Of particular interest is the change in the loss function during the model training process. To accomplish this, the number of epochs was increased from 20 to 50 and the behavior of the mean square error was assessed for cases with 12, 24, and 60 time steps entering the LSTM model (
Figure 12).
Analyzing the results of the experiment, we can conclude that with increasing history depth, a more stable behavior of the mean square error is observed without significant outliers. This indicates better convergence of the model, that is, optimal adjustment of weight coefficients during the training process when receiving a larger amount of input data. A stable decrease in the loss function indicates that the model is more effective in learning on data with 60 time steps compared to 12, but the training time for 200 epochs increased by 50%, and the metric on the MAPE test data was 4.36%.
4.5. LSTM Models Compared with Holt–Winters Model
An important step in the study is to demonstrate the advantages of deep learning models. For this purpose, the LSTM model used is compared with the classical simpler Holt–Winters exponential smoothing model [
43]. Additive seasonality with a period of 288, which characterizes the daily dynamics with 5 min pressure data, is used as the initial parameters of the exponential smoothing model. A comparison of the quality metrics of the models was carried out on the test data, which included statistics including an emergency pressure drop at the inlet of the booster pumping station (
Figure 13). The LSTM model demonstrates a lower forecasting error compared to the Holt–Winters model. The MAPE value for the LSTM model is 4.36%, while the Holt–Winters model has an average absolute percentage error of 6.07%. The MAE metric was 7.35 and 9.86 kPA for the first and second models, respectively. Based on these results, it can be concluded that the LSTM model has a higher quality and provides more accurate data prediction.
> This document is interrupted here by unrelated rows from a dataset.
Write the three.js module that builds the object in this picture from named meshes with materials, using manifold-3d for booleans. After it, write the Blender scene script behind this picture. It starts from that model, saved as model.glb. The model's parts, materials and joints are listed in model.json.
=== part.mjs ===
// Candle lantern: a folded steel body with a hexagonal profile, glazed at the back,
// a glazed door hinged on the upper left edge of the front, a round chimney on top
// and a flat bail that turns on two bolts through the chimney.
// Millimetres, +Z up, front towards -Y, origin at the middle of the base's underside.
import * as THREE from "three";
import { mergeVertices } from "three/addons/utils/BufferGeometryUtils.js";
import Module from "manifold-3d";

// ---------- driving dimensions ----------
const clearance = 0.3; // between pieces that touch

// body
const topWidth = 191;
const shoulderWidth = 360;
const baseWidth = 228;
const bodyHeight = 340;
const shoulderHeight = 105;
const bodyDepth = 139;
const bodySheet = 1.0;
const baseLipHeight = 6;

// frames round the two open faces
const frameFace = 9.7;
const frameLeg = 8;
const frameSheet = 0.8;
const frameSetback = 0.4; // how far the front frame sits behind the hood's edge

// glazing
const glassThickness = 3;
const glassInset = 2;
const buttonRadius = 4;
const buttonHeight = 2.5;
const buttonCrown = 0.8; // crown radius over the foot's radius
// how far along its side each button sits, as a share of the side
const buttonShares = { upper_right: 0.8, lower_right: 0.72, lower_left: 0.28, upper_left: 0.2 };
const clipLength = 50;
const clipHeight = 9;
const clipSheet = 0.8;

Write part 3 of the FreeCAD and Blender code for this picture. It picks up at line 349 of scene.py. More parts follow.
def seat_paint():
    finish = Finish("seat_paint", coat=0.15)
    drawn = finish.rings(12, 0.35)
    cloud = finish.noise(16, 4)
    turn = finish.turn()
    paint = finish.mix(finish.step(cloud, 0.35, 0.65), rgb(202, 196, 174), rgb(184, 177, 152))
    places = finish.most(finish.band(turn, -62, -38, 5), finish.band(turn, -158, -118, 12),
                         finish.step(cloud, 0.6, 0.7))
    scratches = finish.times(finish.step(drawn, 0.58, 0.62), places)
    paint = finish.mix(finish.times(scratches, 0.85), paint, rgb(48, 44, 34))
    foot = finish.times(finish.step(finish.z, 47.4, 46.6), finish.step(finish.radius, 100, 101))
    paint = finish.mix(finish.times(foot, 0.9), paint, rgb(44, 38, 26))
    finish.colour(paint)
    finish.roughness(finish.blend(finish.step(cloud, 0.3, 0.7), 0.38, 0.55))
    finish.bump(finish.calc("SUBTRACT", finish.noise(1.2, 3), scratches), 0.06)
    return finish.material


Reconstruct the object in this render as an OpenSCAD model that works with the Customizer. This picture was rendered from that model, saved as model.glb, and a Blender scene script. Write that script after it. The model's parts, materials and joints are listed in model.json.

It is worth paying special attention to the behavior of the model during an emergency pressure drop. In
Figure 13, the LSTM model is built with a forecast for 12 steps (1 h into the future), while the length of the historical data fed to the model was 60 values (5 h of history). It is interesting to note that the recurrent neural network model is able to notice and respond to the falling pressure dynamics, even though in the considered example, the training sample had only one emergency scenario. This indicates high sensitivity and the ability of the model to detect changes in time series, even with limited data at the time of a sudden pressure drop, which does not allow for the implementation of the Holt–Winters model.
5. Conclusions
In the course of this study, an information system for obtaining data on hydraulic pressure in a water supply system was developed. These data were subsequently used to train a long short-term memory (LSTM) model designed to predict pressure in a water supply system and use these forecasts to create preventive methods for responding to accidents. An important stage of the work was to study the influence of the neural network architecture on its performance. It was found that increasing the number of LSTM layers (up to two–three) and using regularization layers (Dropout) contributes to improving the forecast accuracy, while adding additional fully connected layers does not have a significant effect. The optimal configuration of the model includes two LSTM layers, one Dropout layer, and one Dense layer, which provided minimal values of error metrics such as MAPE (4.79%). In addition, a study was conducted on the influence of seasonal factors on forecasting accuracy. It was found that adding parameters such as month, hour, minute, and day type leads to an improvement in the quality of the model and a reduction in forecast errors (MAPE decreased to 4.37%).
The influence of the number of neurons in the LSTM and Dense layers on the model performance was also assessed using the grid search method. Based on the obtained data, the optimal model configuration with 50 neurons in the LSTM layers and 250 neurons in the Dense layer was selected, which provided the best ratio of forecast accuracy and training time. In parallel, the influence of the length of the input and output sequences on the quality of the model was investigated. Increasing the length of the input data (history depth) improved the convergence of the model, but also increased the training time. Models with fewer data demonstrated faster results with comparable forecast accuracy. This confirms that the optimal choice of history depth and forecast length depends on the computing resources and the tasks at hand.
In the final part of the work, the proposed LSTM model was compared with the classical Holt–Winters exponential smoothing model. The results showed that LSTM significantly outperforms the Holt–Winters model both in forecast accuracy (MAPE 4.36 versus 6.07%) and in sensitivity to emergency situations, such as a sharp drop in pressure. Thus, the experiments showed that the use of LSTM models for forecasting pressure in water supply systems significantly improves the accuracy of forecasts, especially when including seasonal factors and optimizing the model architecture. The study is not exhaustive, and other combinations of hyperparameters may be more effective for the task of forecasting water supply network pressure.